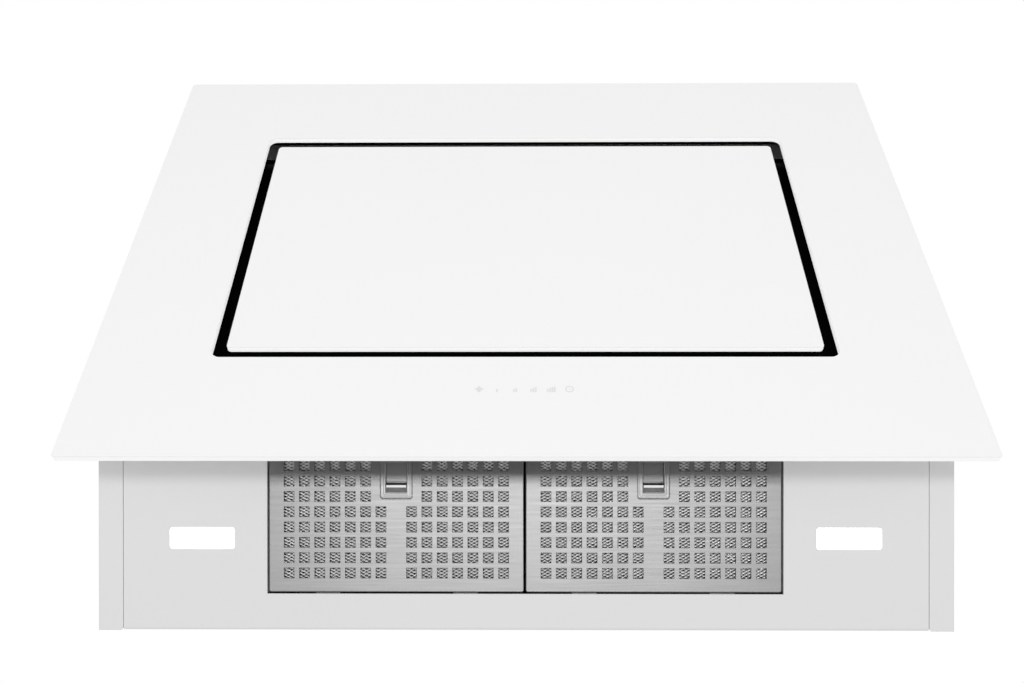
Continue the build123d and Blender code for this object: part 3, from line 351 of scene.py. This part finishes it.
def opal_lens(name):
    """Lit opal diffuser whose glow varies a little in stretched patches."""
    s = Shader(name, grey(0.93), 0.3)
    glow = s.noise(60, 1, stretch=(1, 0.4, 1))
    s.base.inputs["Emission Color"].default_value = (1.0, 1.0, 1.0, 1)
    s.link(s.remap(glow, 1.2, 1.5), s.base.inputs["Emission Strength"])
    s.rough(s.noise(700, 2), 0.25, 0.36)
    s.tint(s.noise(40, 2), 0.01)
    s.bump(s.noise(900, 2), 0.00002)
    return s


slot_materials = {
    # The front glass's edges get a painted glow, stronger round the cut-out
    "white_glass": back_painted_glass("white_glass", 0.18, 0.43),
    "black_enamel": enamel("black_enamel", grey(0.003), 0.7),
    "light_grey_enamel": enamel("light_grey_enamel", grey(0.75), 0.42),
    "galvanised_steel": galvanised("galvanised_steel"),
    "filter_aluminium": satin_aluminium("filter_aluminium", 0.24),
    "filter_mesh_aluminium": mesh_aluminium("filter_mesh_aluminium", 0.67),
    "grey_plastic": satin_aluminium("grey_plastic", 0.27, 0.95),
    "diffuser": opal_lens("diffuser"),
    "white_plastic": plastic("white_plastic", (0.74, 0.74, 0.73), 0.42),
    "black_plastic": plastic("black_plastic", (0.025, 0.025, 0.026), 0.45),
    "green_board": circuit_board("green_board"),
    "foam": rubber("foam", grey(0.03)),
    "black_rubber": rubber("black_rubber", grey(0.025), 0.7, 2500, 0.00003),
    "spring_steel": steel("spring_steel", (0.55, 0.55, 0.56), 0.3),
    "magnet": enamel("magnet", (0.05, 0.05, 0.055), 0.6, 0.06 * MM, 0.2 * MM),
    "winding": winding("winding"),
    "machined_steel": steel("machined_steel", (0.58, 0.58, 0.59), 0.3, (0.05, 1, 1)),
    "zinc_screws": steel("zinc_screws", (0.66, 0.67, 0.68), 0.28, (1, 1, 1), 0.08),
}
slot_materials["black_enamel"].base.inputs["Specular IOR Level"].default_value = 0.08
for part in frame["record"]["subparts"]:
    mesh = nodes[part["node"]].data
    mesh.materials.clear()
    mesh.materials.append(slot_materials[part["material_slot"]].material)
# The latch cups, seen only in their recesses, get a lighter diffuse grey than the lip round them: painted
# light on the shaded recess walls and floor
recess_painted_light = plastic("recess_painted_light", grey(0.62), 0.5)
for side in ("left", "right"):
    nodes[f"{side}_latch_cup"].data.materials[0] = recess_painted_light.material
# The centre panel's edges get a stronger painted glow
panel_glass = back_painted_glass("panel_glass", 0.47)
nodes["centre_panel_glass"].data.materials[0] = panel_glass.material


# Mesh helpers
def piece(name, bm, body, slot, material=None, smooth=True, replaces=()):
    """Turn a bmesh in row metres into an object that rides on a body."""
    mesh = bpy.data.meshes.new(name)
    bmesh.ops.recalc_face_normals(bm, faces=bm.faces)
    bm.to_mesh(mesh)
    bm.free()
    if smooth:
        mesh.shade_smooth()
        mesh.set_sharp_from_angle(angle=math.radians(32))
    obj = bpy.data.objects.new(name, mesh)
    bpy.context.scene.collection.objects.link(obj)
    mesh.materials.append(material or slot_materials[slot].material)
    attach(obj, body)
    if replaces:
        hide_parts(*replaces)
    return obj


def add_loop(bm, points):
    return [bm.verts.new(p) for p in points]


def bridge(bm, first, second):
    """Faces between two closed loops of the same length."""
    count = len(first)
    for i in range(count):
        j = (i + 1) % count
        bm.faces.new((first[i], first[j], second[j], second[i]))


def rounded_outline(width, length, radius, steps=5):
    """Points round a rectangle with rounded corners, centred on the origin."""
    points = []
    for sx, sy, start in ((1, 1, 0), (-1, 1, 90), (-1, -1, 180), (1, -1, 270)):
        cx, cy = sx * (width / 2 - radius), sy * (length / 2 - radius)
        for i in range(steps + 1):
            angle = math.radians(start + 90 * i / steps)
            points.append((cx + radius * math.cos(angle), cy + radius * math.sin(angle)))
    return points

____

Short problem » Your task is to repeat the data exactly, with nothing left out.

Result of the task »
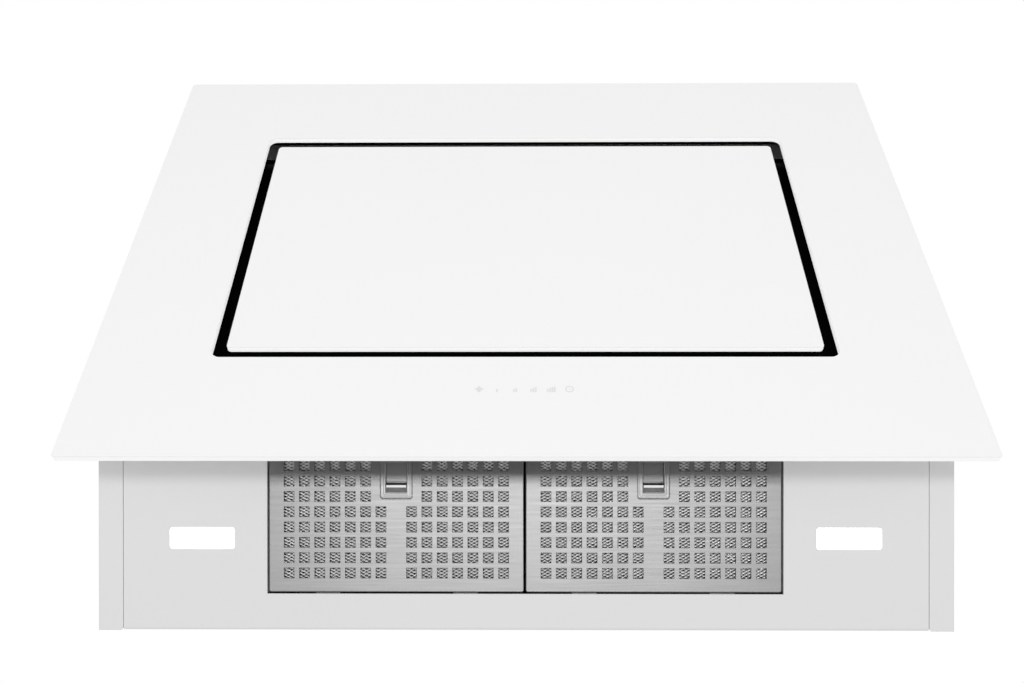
Continue the build123d and Blender code for this object: part 3, from line 351 of scene.py. This part finishes it.
def opal_lens(name):
    """Lit opal diffuser whose glow varies a little in stretched patches."""
    s = Shader(name, grey(0.93), 0.3)
    glow = s.noise(60, 1, stretch=(1, 0.4, 1))
    s.base.inputs["Emission Color"].default_value = (1.0, 1.0, 1.0, 1)
    s.link(s.remap(glow, 1.2, 1.5), s.base.inputs["Emission Strength"])
    s.rough(s.noise(700, 2), 0.25, 0.36)
    s.tint(s.noise(40, 2), 0.01)
    s.bump(s.noise(900, 2), 0.00002)
    return s


slot_materials = {
    # The front glass's edges get a painted glow, stronger round the cut-out
    "white_glass": back_painted_glass("white_glass", 0.18, 0.43),
    "black_enamel": enamel("black_enamel", grey(0.003), 0.7),
    "light_grey_enamel": enamel("light_grey_enamel", grey(0.75), 0.42),
    "galvanised_steel": galvanised("galvanised_steel"),
    "filter_aluminium": satin_aluminium("filter_aluminium", 0.24),
    "filter_mesh_aluminium": mesh_aluminium("filter_mesh_aluminium", 0.67),
    "grey_plastic": satin_aluminium("grey_plastic", 0.27, 0.95),
    "diffuser": opal_lens("diffuser"),
    "white_plastic": plastic("white_plastic", (0.74, 0.74, 0.73), 0.42),
    "black_plastic": plastic("black_plastic", (0.025, 0.025, 0.026), 0.45),
    "green_board": circuit_board("green_board"),
    "foam": rubber("foam", grey(0.03)),
    "black_rubber": rubber("black_rubber", grey(0.025), 0.7, 2500, 0.00003),
    "spring_steel": steel("spring_steel", (0.55, 0.55, 0.56), 0.3),
    "magnet": enamel("magnet", (0.05, 0.05, 0.055), 0.6, 0.06 * MM, 0.2 * MM),
    "winding": winding("winding"),
    "machined_steel": steel("machined_steel", (0.58, 0.58, 0.59), 0.3, (0.05, 1, 1)),
    "zinc_screws": steel("zinc_screws", (0.66, 0.67, 0.68), 0.28, (1, 1, 1), 0.08),
}
slot_materials["black_enamel"].base.inputs["Specular IOR Level"].default_value = 0.08
for part in frame["record"]["subparts"]:
    mesh = nodes[part["node"]].data
    mesh.materials.clear()
    mesh.materials.append(slot_materials[part["material_slot"]].material)
# The latch cups, seen only in their recesses, get a lighter diffuse grey than the lip round them: painted
# light on the shaded recess walls and floor
recess_painted_light = plastic("recess_painted_light", grey(0.62), 0.5)
for side in ("left", "right"):
    nodes[f"{side}_latch_cup"].data.materials[0] = recess_painted_light.material
# The centre panel's edges get a stronger painted glow
panel_glass = back_painted_glass("panel_glass", 0.47)
nodes["centre_panel_glass"].data.materials[0] = panel_glass.material


# Mesh helpers
def piece(name, bm, body, slot, material=None, smooth=True, replaces=()):
    """Turn a bmesh in row metres into an object that rides on a body."""
    mesh = bpy.data.meshes.new(name)
    bmesh.ops.recalc_face_normals(bm, faces=bm.faces)
    bm.to_mesh(mesh)
    bm.free()
    if smooth:
        mesh.shade_smooth()
        mesh.set_sharp_from_angle(angle=math.radians(32))
    obj = bpy.data.objects.new(name, mesh)
    bpy.context.scene.collection.objects.link(obj)
    mesh.materials.append(material or slot_materials[slot].material)
    attach(obj, body)
    if replaces:
        hide_parts(*replaces)
    return obj


def add_loop(bm, points):
    return [bm.verts.new(p) for p in points]


def bridge(bm, first, second):
    """Faces between two closed loops of the same length."""
    count = len(first)
    for i in range(count):
        j = (i + 1) % count
        bm.faces.new((first[i], first[j], second[j], second[i]))


def rounded_outline(width, length, radius, steps=5):
    """Points round a rectangle with rounded corners, centred on the origin."""
    points = []
    for sx, sy, start in ((1, 1, 0), (-1, 1, 90), (-1, -1, 180), (1, -1, 270)):
        cx, cy = sx * (width / 2 - radius), sy * (length / 2 - radius)
        for i in range(steps + 1):
            angle = math.radians(start + 90 * i / steps)
            points.append((cx + radius * math.cos(angle), cy + radius * math.sin(angle)))
    return points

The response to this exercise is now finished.